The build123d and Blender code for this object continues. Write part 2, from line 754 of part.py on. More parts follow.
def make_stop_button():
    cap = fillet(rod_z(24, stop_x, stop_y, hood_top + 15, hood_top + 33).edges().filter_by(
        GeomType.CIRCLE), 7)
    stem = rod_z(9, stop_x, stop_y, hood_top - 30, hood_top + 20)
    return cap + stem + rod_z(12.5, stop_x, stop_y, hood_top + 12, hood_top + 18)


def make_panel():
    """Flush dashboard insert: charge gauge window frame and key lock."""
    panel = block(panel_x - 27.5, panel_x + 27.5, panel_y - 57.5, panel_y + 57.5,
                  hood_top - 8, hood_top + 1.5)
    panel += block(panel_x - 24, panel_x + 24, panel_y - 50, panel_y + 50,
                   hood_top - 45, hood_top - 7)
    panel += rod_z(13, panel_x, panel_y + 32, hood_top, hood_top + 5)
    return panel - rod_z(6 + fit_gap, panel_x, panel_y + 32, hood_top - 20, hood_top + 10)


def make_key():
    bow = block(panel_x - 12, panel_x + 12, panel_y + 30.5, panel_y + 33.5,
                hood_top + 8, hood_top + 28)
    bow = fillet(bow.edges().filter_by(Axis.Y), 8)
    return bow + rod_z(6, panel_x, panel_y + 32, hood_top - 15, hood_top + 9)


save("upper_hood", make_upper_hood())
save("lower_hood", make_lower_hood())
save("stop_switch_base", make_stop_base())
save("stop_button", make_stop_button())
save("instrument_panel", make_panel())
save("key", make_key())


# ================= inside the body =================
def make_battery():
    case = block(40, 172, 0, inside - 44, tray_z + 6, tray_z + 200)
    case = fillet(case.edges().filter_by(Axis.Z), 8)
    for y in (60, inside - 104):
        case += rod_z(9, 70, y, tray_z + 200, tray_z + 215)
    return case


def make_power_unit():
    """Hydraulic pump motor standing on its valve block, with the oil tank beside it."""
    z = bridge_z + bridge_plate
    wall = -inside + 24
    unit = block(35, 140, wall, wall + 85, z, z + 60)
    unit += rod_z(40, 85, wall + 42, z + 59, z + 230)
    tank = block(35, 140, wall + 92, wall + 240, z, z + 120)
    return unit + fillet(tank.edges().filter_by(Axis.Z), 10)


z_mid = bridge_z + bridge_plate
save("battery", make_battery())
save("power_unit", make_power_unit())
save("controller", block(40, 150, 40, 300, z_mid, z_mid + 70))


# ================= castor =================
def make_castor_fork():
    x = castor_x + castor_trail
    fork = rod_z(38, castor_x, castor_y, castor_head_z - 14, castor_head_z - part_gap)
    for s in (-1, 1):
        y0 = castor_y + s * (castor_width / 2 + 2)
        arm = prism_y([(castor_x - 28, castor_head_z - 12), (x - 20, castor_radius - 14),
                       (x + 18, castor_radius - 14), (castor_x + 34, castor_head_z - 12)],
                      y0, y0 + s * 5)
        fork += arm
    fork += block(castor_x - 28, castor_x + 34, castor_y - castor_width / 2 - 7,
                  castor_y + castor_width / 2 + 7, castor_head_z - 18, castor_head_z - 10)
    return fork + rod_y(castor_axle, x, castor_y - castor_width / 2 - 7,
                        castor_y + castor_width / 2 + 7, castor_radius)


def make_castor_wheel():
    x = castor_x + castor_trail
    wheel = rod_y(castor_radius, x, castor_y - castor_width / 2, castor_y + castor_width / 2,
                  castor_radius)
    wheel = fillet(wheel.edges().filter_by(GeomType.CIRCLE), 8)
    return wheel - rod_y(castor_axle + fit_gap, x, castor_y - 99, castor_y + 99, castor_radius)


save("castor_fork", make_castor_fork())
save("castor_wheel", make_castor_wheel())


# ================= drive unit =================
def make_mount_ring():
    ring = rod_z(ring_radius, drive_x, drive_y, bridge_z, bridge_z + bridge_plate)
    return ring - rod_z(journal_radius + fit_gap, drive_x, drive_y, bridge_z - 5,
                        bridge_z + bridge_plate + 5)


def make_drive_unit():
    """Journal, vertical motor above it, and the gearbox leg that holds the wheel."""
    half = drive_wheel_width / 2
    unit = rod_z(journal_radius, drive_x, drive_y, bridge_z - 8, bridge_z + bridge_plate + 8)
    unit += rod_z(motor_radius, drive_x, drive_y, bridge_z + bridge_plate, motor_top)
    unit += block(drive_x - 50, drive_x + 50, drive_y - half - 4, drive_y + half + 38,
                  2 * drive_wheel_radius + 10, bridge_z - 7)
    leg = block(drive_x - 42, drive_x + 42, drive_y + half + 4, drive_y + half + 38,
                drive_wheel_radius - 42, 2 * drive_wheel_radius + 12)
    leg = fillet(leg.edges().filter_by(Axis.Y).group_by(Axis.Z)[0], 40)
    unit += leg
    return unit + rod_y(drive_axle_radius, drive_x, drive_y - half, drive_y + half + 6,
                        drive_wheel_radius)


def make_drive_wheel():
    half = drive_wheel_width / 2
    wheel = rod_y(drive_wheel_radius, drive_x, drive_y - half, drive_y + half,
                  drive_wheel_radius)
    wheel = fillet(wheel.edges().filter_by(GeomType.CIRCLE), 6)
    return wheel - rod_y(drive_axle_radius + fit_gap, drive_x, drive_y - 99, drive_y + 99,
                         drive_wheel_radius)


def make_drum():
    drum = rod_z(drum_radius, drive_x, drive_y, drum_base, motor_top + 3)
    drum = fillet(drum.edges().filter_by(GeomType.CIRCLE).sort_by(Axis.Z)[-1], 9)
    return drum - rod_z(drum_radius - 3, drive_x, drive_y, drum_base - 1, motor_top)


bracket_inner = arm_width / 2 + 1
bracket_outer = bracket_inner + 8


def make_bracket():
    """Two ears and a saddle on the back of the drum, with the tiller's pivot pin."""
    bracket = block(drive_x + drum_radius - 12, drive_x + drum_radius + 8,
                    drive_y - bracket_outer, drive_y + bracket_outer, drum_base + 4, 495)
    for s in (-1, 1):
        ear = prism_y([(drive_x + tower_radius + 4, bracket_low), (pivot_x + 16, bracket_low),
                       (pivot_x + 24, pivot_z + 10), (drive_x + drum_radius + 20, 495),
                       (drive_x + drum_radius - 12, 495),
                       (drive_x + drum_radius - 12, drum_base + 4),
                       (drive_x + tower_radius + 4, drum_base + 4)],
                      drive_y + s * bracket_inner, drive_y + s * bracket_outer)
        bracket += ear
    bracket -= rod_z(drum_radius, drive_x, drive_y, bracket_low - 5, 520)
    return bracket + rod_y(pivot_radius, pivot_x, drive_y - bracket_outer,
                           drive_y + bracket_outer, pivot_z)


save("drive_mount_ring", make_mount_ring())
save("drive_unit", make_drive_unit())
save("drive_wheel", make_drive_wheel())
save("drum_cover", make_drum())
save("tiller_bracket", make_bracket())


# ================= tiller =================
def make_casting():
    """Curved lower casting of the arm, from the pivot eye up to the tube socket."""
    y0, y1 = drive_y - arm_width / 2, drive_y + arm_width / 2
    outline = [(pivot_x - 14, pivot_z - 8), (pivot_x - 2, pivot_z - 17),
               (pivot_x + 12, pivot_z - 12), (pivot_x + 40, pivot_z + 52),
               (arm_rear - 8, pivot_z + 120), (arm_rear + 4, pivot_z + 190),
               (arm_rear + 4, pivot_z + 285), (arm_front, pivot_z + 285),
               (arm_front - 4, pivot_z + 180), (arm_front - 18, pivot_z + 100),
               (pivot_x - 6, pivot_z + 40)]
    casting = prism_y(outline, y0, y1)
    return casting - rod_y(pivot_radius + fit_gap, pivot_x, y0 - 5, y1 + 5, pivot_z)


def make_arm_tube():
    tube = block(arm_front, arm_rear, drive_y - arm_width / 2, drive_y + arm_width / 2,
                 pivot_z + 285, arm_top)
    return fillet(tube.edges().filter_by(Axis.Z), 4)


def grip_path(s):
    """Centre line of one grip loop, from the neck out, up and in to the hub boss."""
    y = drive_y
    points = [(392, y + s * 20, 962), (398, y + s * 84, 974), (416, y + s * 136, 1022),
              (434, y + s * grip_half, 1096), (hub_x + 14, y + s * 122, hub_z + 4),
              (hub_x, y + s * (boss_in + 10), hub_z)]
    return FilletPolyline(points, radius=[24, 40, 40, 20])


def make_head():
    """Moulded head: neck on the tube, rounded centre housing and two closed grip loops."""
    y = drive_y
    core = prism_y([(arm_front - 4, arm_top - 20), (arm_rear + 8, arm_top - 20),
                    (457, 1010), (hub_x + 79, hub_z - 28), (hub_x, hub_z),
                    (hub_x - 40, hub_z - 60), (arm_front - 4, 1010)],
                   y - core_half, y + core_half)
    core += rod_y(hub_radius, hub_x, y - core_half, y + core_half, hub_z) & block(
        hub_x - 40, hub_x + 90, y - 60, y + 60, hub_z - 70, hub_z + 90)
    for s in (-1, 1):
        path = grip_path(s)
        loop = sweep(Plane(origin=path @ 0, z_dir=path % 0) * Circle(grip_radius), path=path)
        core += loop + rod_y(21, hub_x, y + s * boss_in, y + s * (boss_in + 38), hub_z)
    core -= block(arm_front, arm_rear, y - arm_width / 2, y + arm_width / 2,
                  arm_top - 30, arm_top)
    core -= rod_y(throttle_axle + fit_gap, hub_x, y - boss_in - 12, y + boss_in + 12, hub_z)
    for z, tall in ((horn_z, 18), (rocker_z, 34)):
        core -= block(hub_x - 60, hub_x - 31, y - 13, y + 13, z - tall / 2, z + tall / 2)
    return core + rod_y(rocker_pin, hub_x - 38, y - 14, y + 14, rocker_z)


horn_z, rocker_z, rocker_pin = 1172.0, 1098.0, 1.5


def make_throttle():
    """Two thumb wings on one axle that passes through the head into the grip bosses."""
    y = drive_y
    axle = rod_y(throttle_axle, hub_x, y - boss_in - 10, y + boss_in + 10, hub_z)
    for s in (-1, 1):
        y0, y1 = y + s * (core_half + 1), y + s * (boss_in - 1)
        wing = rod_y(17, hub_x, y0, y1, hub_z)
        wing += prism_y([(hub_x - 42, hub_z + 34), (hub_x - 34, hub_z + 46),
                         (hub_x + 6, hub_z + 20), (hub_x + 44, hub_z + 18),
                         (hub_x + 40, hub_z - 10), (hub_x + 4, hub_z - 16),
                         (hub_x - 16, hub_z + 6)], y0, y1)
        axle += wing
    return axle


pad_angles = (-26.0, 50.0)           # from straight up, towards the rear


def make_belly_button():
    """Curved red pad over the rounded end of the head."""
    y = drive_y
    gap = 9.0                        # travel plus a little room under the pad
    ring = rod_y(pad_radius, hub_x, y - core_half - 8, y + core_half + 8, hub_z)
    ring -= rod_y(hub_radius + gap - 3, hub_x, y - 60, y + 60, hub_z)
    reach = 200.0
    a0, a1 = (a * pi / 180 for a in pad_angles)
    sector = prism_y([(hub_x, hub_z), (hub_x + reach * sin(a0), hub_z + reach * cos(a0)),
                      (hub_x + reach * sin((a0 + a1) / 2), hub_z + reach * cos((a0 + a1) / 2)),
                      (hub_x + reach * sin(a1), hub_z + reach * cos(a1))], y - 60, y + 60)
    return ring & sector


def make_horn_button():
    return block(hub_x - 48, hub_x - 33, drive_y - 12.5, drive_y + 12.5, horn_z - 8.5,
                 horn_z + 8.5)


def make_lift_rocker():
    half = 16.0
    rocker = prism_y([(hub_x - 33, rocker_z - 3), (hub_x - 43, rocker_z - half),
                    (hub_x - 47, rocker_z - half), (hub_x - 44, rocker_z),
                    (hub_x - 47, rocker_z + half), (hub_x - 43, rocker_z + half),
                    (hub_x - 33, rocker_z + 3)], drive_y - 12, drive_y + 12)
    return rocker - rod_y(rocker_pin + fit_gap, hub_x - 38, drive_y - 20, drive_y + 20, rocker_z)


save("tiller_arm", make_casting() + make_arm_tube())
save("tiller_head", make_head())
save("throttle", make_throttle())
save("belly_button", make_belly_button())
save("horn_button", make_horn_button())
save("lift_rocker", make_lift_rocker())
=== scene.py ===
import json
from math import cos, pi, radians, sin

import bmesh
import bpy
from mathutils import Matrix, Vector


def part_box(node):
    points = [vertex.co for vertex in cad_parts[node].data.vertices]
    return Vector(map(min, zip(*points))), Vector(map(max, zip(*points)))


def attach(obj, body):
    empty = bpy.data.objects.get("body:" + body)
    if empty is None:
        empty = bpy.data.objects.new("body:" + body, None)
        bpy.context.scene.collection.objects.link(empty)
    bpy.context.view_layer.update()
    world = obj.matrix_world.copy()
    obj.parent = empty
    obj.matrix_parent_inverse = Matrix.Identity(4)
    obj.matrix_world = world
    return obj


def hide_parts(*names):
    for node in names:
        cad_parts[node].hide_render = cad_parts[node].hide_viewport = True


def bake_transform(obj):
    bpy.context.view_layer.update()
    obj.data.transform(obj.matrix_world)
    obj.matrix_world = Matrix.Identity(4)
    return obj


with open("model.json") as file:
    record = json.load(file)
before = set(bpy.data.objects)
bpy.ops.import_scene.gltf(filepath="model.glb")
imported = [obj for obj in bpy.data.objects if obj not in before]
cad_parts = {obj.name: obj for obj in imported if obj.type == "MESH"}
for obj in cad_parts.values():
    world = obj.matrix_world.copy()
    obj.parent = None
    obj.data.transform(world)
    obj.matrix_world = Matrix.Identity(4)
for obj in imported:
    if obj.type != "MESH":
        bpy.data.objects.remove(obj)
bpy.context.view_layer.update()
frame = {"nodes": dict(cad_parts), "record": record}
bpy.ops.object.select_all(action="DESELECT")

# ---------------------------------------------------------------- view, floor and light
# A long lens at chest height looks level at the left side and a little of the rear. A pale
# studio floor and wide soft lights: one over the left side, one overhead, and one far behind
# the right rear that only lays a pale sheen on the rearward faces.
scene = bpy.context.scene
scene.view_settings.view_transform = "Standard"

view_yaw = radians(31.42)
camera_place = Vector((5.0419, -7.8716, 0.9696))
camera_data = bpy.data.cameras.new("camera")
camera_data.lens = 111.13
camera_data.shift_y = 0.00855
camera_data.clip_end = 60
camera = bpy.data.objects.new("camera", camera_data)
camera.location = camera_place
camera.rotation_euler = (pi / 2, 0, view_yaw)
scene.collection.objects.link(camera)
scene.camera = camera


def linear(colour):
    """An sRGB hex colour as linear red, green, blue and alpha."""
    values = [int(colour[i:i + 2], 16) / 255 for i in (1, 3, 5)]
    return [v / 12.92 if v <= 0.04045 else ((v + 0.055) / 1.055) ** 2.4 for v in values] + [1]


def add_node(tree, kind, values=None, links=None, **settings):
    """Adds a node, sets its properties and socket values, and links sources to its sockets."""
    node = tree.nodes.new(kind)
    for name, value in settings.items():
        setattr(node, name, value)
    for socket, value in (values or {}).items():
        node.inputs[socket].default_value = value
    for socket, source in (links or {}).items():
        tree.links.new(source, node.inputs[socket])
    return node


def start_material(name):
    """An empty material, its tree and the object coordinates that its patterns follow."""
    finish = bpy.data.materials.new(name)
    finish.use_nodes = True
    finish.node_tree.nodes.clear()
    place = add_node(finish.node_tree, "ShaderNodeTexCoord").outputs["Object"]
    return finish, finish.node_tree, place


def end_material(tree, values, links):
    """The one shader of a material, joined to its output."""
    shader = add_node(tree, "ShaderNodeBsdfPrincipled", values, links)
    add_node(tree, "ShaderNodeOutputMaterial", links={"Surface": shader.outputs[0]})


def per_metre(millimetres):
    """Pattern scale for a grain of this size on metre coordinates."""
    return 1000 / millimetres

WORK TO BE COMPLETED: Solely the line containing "make_casting() + make_arm_tube())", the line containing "cad_parts[node].hide_render = cad_parts[node].hide_viewport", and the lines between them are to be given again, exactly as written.

EXPECTED OUTPUT:
save("tiller_arm", make_casting() + make_arm_tube())
save("tiller_head", make_head())
save("throttle", make_throttle())
save("belly_button", make_belly_button())
save("horn_button", make_horn_button())
save("lift_rocker", make_lift_rocker())
=== scene.py ===
import json
from math import cos, pi, radians, sin

import bmesh
import bpy
from mathutils import Matrix, Vector


def part_box(node):
    points = [vertex.co for vertex in cad_parts[node].data.vertices]
    return Vector(map(min, zip(*points))), Vector(map(max, zip(*points)))


def attach(obj, body):
    empty = bpy.data.objects.get("body:" + body)
    if empty is None:
        empty = bpy.data.objects.new("body:" + body, None)
        bpy.context.scene.collection.objects.link(empty)
    bpy.context.view_layer.update()
    world = obj.matrix_world.copy()
    obj.parent = empty
    obj.matrix_parent_inverse = Matrix.Identity(4)
    obj.matrix_world = world
    return obj


def hide_parts(*names):
    for node in names:
        cad_parts[node].hide_render = cad_parts[node].hide_viewport = True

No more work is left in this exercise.